Le manager Michel Verschueren tentera de convaincre Ivic de renoncer à cette mise au vert. En vain.

Sa tactique horrifie les romantiques et déclenche une petite révolution. La presse se retourne contre le coach, mais le succès est au rendez-vous et donne raison à Ivic. Il devient champion avec un système où Kenneth Brylle évolue seul en pointe. L’attaquant danois comprend rapidement ce qu’attend son entraîneur. Dans un match contre Beveren, il inscrit un but superbe, d’un angle impossible, en brossant parfaitement le ballon. Fou de rage, Ivic surgit de son banc et passe un savon à son buteur pour avoir tenté sa chance alors qu’un coéquipier était mieux démarqué, à côté de lui.

Tomislav Ivic va parfois très loin. Durant sa première saison, il instaure une mise au vert le jour du réveillon du Nouvel An, le 31 décembre 1980, au chic Lidohotel de Genval. En effet, le 2 janvier, Anderlecht dispute un match de Coupe à Waterschei et Ivic ne fait pas confiance à ses joueurs. Ceux-ci sont exaspérés et le manager Michel Verschueren tente de convaincre Ivic d’y renoncer. En vain. L’entraîneur fait toutefois une concession: à minuit, les joueurs peuvent brièvement téléphoner à leur compagne. Le rédacteur en chef de Sport 70, l’ancêtre de ce magazine, dépêche un journaliste et un photographe à cette mise au vert, dans l’espoir de saisir quelques clichés exclusifs. Dans la foulée, Anderlecht est battu 2-1 et éliminé de la Coupe. Pourtant, les joueurs de Waterschei ont bel et bien profité de la nuit du réveillon. Mais ils sont plus frais mentalement que des Bruxellois frustrés. Sport 70 n’osera pas publier les photos dans son édition suivante, mais attendra cinq mois, quand Anderlecht remporte finalement le titre. Un sacre dont on dit que les bases ont été posées à Genval.

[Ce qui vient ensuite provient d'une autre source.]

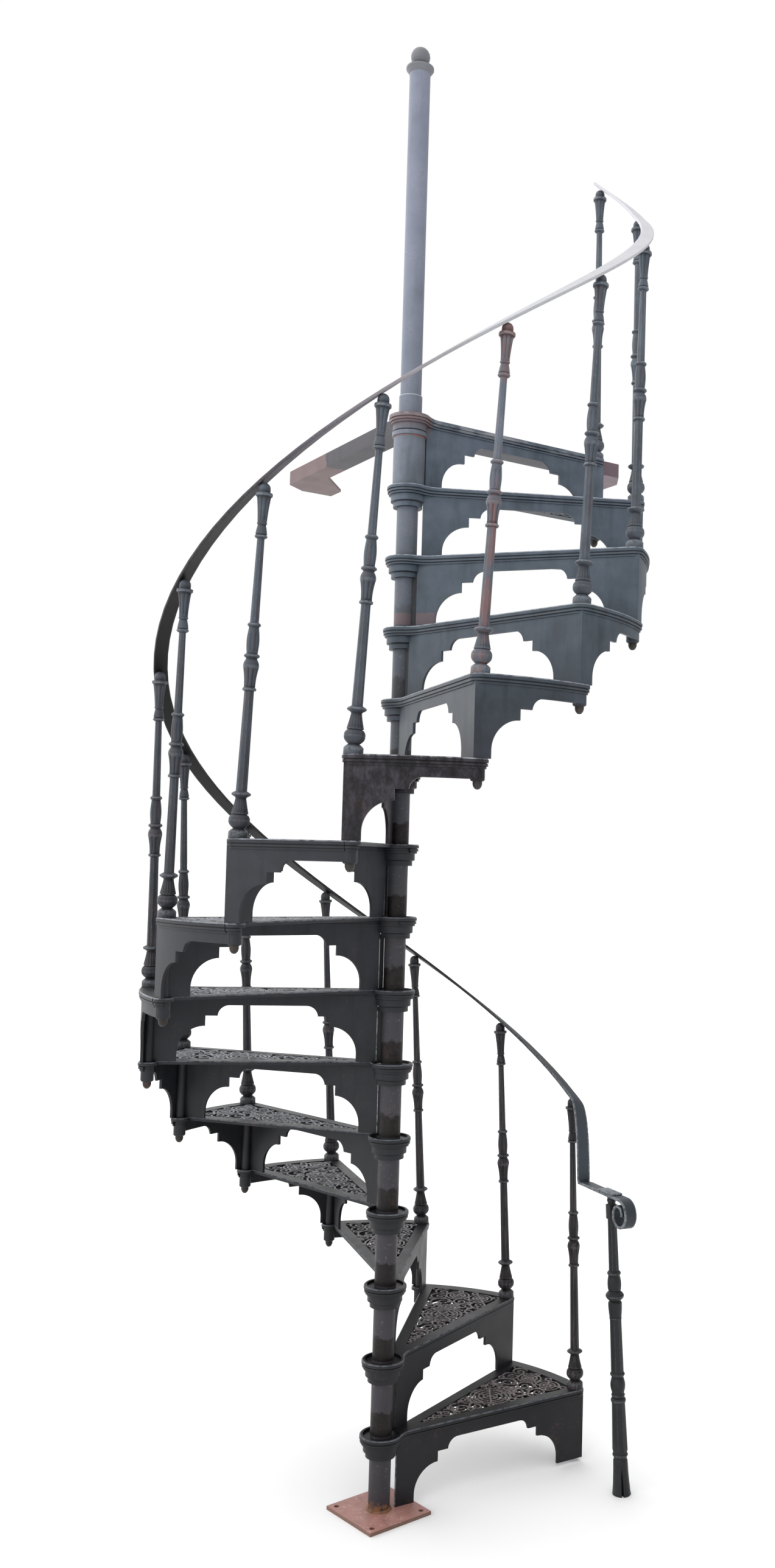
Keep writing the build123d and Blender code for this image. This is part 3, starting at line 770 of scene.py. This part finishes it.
newel_foot = polar(NEWEL_FOOT, NEWEL_FOOT_ANGLE, 0)
newel_head = polar(NEWEL_TOP, NEWEL_TOP_ANGLE, NEWEL_HEIGHT)
rail_seat = newel_head + UP * SEAT
kink = polar(KINK_RADIUS, KINK_ANGLE, KINK_HEIGHT)
level_heading = (rail_seat - kink).normalized()
outward = Vector((level_heading.x, level_heading.y, 0)).normalized()


def newel_profile():
    # Radius and height from the floor up: the flared foot, a hollow and a ring.
    profile = [(0, 0), (27, 0)] + stretch(1, 96, 27, 20.6, -0.8, 8)
    profile += stretch(100, 107, 19.6, 19.6, -1.4, 3) + stretch(108, 118, 19.8, 19.8, 2.4, 5)
    # A core inside the first shaft, and the rings and vase above it.
    profile += [(20, 120), (20.8, 124), (21.2, 130), (18, 258), (19.5, 260)]
    profile += stretch(261, 273, 19.6, 19.6, 2.2, 5) + [(17, 275)]
    profile += stretch(277, 287, 17.2, 17.2, 2.4, 5)
    profile += stretch(289, 333, 17.4, 16.6, 4.4, 8) + stretch(336, 346, 18.4, 18.4, 3.0, 5)
    # A core inside the second shaft, and the cone, disc and vase above it.
    profile += [(16.6, 348), (15.5, 496), (17.8, 498), (17.8, 501)]
    profile += stretch(503, 544, 17.2, 19.8, 0.8, 6) + [(16.2, 549)]
    profile += stretch(552, 576, 18, 18, 8.6, 8) + [(17, 579)]
    profile += stretch(581, 621, 18.6, 16.6, 2.2, 6) + stretch(623, 633, 17.2, 17.2, 2.6, 5)
    # A core inside the third shaft and the block, and the ring that carries the rail.
    profile += [(13.5, 636), (12, 780), (12, 824), (11, 829)]
    return profile + stretch(831, 841, 11.6, 11.6, 1.8, 4) + [(13, 845), (0, 845)]


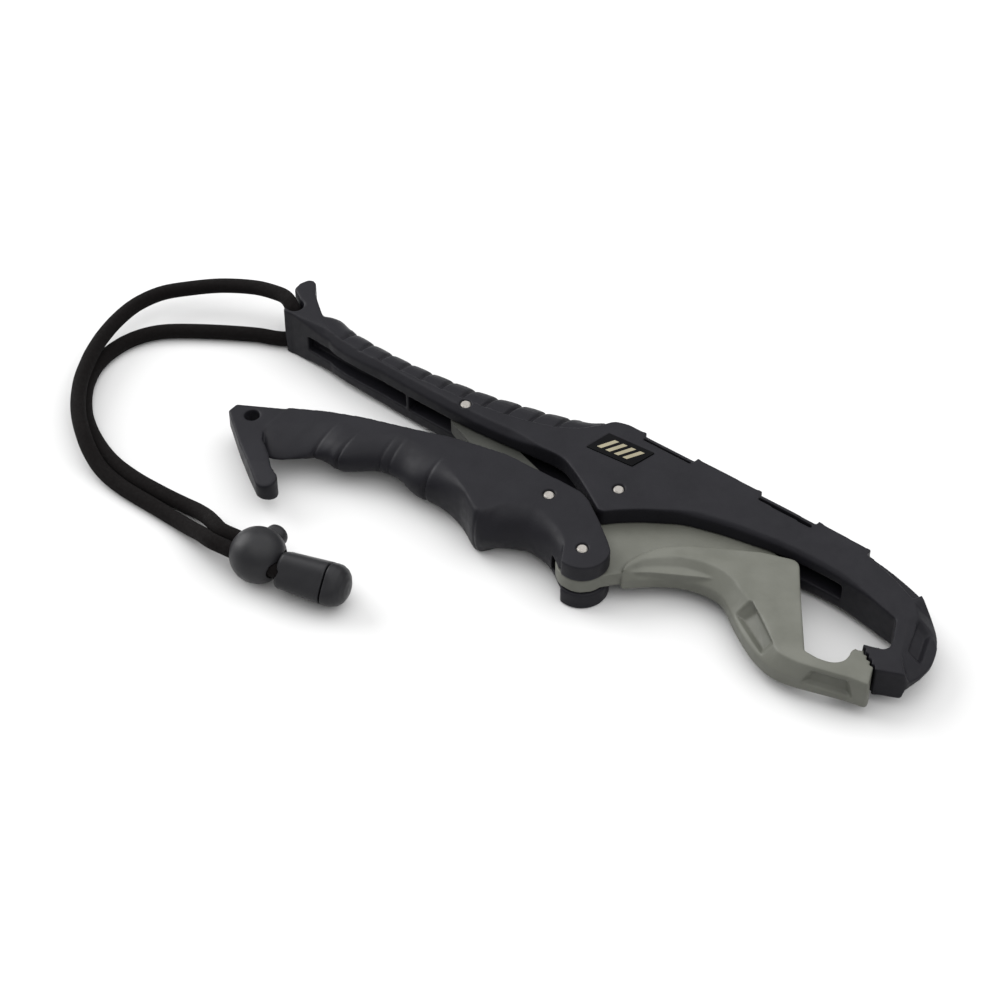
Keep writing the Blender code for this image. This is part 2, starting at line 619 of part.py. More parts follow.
def strand_way(name, along, start, end, grow):
    """A long round-ended passage for the two strands, lying side by side."""
    radius = CORD_R + grow
    ring = []
    for k in range(16):
        a = 2 * math.pi * (k + 0.5) / 16
        shift = STRAND_OUT if math.cos(a) > 0 else -STRAND_OUT
        ring.append((shift + radius * math.cos(a), radius * math.sin(a)))
    return loft(name, [[along(u, v, STRAND_Z + w) for v, w in ring] for u in (start, end)])


def build_lock(mat):
    bm = bmesh.new()
    bmesh.ops.create_uvsphere(bm, u_segments=28, v_segments=18, radius=LOCK_R * MM)
    bmesh.ops.translate(bm, vec=place(*LOCK_CENTRE, STRAND_Z), verts=bm.verts)
    ball = mesh_object("cord_lock_ball", bm)
    bore = [(0, -7.7), (2.6, -7.7), (BUTTON_R + 0.1, -6.5), (BUTTON_R + 0.1, 16), (0, 16)]
    apply_tool(ball, turned("button_bore", bore, across_lock(0), BUTTON_ANGLE), "DIFFERENCE")
    apply_tool(ball, strand_way("lock_cord_way", along_lock, -14, 14, GAP), "DIFFERENCE")
    return finish(ball, mat, (*LOCK_CENTRE, STRAND_Z))


def build_button(mat):
    """The spring-loaded button: a round bar with a window that the strands run through."""
    inner = STRAND_OUT + CORD_R + GAP
    profile = [(0, -inner - 0.8), (2.5, -inner - 0.8), (BUTTON_R, -inner + 0.1), (BUTTON_R, 9.4),
               (BUTTON_R - 0.5, 10.6), (BUTTON_R - 1.6, 11.3), (0, 11.6)]
    button = turned("cord_lock_button", profile, across_lock(0), BUTTON_ANGLE)
    far = inner + BUTTON_TRAVEL
    window = [along_lock(u, v)[:2] for u, v in [(-9, -inner), (9, -inner), (9, far), (-9, far)]]
    height = CORD_R + GAP
    apply_tool(button, plate("button_window", window, STRAND_Z - height, STRAND_Z + height), "DIFFERENCE")
    return finish(button, mat, across_lock(0))


def build_spring(mat):
    """The coil spring between the button's inner end and the bottom of its bore."""
    turns = 2.5
    start = Vector(across_lock(-7.35))
    end = Vector(across_lock(-6.35))
    count = 26
    curve = bpy.data.curves.new("cord_lock_spring", "CURVE")
    curve.dimensions = "3D"
    curve.bevel_depth = 0.15 * MM
    curve.bevel_resolution = 1
    curve.use_fill_caps = True
    spline = curve.splines.new("POLY")
    spline.points.add(count)
    side = Vector((math.cos(LOCK_ANGLE), math.sin(LOCK_ANGLE), 0))
    for k, point in enumerate(spline.points):
        a = 2 * math.pi * turns * k / count
        co = start.lerp(end, k / count) + 1.9 * (side * math.cos(a) + Vector((0, 0, 1)) * math.sin(a))
        point.co = (*place(*co), 1)
    spring = bpy.data.objects.new("cord_lock_spring", curve)
    PARTS.objects.link(spring)
    return finish(curve_to_mesh(spring), mat, tuple(start))


def build_end_fitting(mat):
    """The barrel that hides the cord's two ends, and the cap that closes it."""
    barrel = [(0, 0), (END_R - 1.2, 0), (END_R, 1.2), (END_R, 14.2), (5.6, 14.2), (5.6, 2.4), (0, 2.4)]
    body = turned("cord_end_barrel", barrel, along_end(0, 0), END_ANGLE)
    apply_tool(body, strand_way("barrel_mouth", along_end, -2, 3, 0.5), "DIFFERENCE")
    finish(body, mat, along_end(0, 0))
    plug = [(0, 10.4), (5.3, 10.4), (5.3, 14.5), (END_R, 14.5), (END_R, 17.0), (END_R - 1.0, 19.2),
            (END_R - 3.2, 20.6), (0, 21.0)]
    cap = turned("cord_end_cap", plug, along_end(0, 0), END_ANGLE)
    return body, finish(cap, mat, along_end(14.5, 0))


# ---- the model ----
for old in list(bpy.data.objects):
    bpy.data.objects.remove(old)

PARTS = collection("lip_grip")
CUTTERS = collection("cutters")

BLACK = material("black_plastic", (0.022, 0.022, 0.025), 0.5)
GREY = material("grey_plastic", (0.20, 0.21, 0.18), 0.45)
STEEL = material("pin_steel", (0.62, 0.61, 0.57), 0.3, 1.0)
MARK = material("badge_film", (0.45, 0.45, 0.45), 0.35)
WEAVE = material("cord_weave", (0.012, 0.011, 0.010), 0.85)
LOCK = material("lock_plastic", (0.014, 0.014, 0.015), 0.5)
WIRE = material("spring_steel", (0.55, 0.55, 0.55), 0.3, 1.0)

frame = build_frame(BLACK)
jaw = build_jaw(GREY)
handle = build_handle(BLACK)
link = build_link(GREY)
build_pin("jaw_pivot_pin", JAW_PIVOT, STEEL)
build_pin("jaw_handle_pin", HANDLE_PIVOT, STEEL)
build_pin("handle_link_pin", LINK_HANDLE_PIVOT, STEEL)
build_pin("link_frame_pin", LINK_FRAME_PIVOT, STEEL)
build_badge(MARK)
build_cord(WEAVE)
build_lock(LOCK)
build_button(LOCK)
build_spring(WIRE)
build_end_fitting(LOCK)
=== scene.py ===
"""Looks of a locking lip grip: moulded black and grey plastic, steel pins, a woven lanyard.

The tool lies on its side.  Plan positions are millimetres from the jaw pivot, with +X towards the
jaws and +Y towards the frame's back; heights are from the ground.
"""
import math

import bmesh
import bpy
from mathutils import Matrix, Vector


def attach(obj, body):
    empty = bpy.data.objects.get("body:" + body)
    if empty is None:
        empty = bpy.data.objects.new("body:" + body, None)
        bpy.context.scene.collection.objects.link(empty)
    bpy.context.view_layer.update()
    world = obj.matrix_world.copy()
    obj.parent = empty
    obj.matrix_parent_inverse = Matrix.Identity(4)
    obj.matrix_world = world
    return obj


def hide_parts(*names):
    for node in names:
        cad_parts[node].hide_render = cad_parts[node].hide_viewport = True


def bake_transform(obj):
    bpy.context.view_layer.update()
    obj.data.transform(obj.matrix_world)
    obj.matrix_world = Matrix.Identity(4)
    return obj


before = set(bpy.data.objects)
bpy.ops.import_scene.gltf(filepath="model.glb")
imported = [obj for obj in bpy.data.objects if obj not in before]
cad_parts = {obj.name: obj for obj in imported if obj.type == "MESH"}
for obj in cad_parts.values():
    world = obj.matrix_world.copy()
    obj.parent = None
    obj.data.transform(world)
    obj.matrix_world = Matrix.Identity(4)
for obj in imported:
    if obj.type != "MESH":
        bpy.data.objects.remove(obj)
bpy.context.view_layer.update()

MM = 0.001
DATUM_X = -16.05
DATUM_Y = -17.1
THICK = 17.5
MID = THICK / 2
SLOT_HALF = 2.8
VOXEL = 0.30

PINS = {
    "jaw_pivot_pin": (0.0, 0.0),
    "jaw_handle_pin": (5.7, -26.0),
    "handle_link_pin": (-14.9, -14.3),
    "link_frame_pin": (-58.5, 1.7),
}
PIN_R = 1.6
PIN_GAP = 0.15
RING_DEEP = 0.5
# heights well past both faces, for cuts that go right through
BELOW = -5
ABOVE = 25
TOOTH_START = (88.2, -7.1)
TOOTH_END = (95.1, -12.0)
LOCK_CENTRE = (-72.2, -78.9)
LOCK_ANGLE = math.radians(6)
END_ANGLE = math.radians(15)
STRAND_OUT = 2.5
STRAND_Z = 8.55
END_FIRST = 9.2
END_Z = 7.2
CORD_R = 2.4


# ---------------------------------------------------------------- helpers
def place(x, y, z):
    """World position in metres of a point given in the tool's millimetres."""
    return Vector(((x - DATUM_X) * MM, (y - DATUM_Y) * MM, z * MM))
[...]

Anderlecht limogera Tomislav Ivic après un peu plus de deux ans et le remplacera par Paul Van Himst. Ivic n’aura pas réussi à faire passer sa philosophie. Durant la suite de sa carrière, qui le conduira notamment au Standard, il traînera cette image d’entraîneur destructeur. Mais au Sporting, il aura quand même fait impression. Michel Verschueren versera même quelques larmes en annonçant le départ d’Ivic au groupe des joueurs.